We need to change the parameters in the file 'jail.conf'. But if we do so, then while updating the Ubuntu system packages the file gets overwritten and restored to its default settings. For this not to happen we need to cp 'jail.conf' to 'jail.local'.


Now lets change the parameter in the file 'jail.local'.

In 'ignoreip' just put your local computer ip address with a space after '127.0.0.1/8 ::1 '.

[[ ignoreip = 127.0.0.1/8 ::1 192.163.6.4]

[ ignoreip = 127.0.0.1/8 ::1 192.163.6.4/24 ]

[ ignoreip = 127.0.0.1/8 ::1 192.163.6.4/32 ]

Also put '/24' after your local computer's ip address if you don't want ip's coming from your local network to get banned and put '/32' if you don't want network having single IPv4 address to get banned. For details about IPv4 CIDR blocks visit wikipedia page here.






Finally let us define the firewall rules for our server. For running Ethereum node you need to open port 30303 (TCP & UDP) and 9001 (TCP & UDP).


You can set up the firewall rules for your cloud server on your cloud service provider platform. But I personally prefer setting up using 'ufw' through command line interface. First let us check the status of the firewall.

[rocket@vmi547465:~$ sudo ufw status verbose]

[stauts: inactive]

By default firewall is setup with 'deny incoming' and 'allow outgoing'. Now you can first define the firewall rules and then enable it or enable it first and then define the firewall rules. But I personally prefer defining firewall rules first and then enable it. Let's first open the ssh port 1234 and then ports for the Ethereum node.

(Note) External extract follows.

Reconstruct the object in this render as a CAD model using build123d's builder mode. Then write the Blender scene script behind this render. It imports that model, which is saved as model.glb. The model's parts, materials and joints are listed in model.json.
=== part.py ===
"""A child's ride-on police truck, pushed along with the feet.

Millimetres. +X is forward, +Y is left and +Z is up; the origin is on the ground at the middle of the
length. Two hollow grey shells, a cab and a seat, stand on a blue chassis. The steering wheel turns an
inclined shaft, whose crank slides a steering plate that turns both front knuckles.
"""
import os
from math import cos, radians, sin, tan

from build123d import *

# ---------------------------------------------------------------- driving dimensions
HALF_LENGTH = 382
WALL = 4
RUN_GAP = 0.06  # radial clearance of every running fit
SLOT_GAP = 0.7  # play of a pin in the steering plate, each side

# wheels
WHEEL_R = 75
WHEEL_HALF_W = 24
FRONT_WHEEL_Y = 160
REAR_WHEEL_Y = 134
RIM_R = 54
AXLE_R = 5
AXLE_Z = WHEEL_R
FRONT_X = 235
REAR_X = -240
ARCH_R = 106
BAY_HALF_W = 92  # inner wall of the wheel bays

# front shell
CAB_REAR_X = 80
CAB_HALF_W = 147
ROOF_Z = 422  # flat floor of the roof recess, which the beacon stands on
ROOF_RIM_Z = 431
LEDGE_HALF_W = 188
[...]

[rocket@vmi547465:~$ sudo ufw allow 1234/tcp]

[Rules updated]

[Rules updated (v6)]

[rocket@vmi547465:~$ sudo ufw allow 30303/tcp]

[Rules updated]

[Rules updated (v6)]

[rocket@vmi547465:~$ sudo ufw allow 9001/tcp]

[Rules updated]

[Rules updated (v6)]

[rocket@vmi547465:~$ sudo ufw enable]

[Command may disrupt existing ssh connection. Proceed with operation (y/n)? y]

[Firewall is active and enabled on system startup]

Always remember to first change the default port 22 through which ssh connection has been made to port 1234 in 'sshd_config' file then only you must open port 1234 for incoming in ufw firewall settings, otherwise you may end up with trouble logging in to your server.

Hardware key authentication for your server is the additional layer of security where you put that hardware key into the usb port of your local computer and you are asked to provide the key while trying to logging in to your remote server. The security keys like Yubi key and Google Titan security key are most used. I don't have any security key with me so I cannot show you how to setup the hardware key for your cloud server. I will try to manage the latest version of Yubi key and will post a blog on 'How to set up hardware security key for your cloud server'.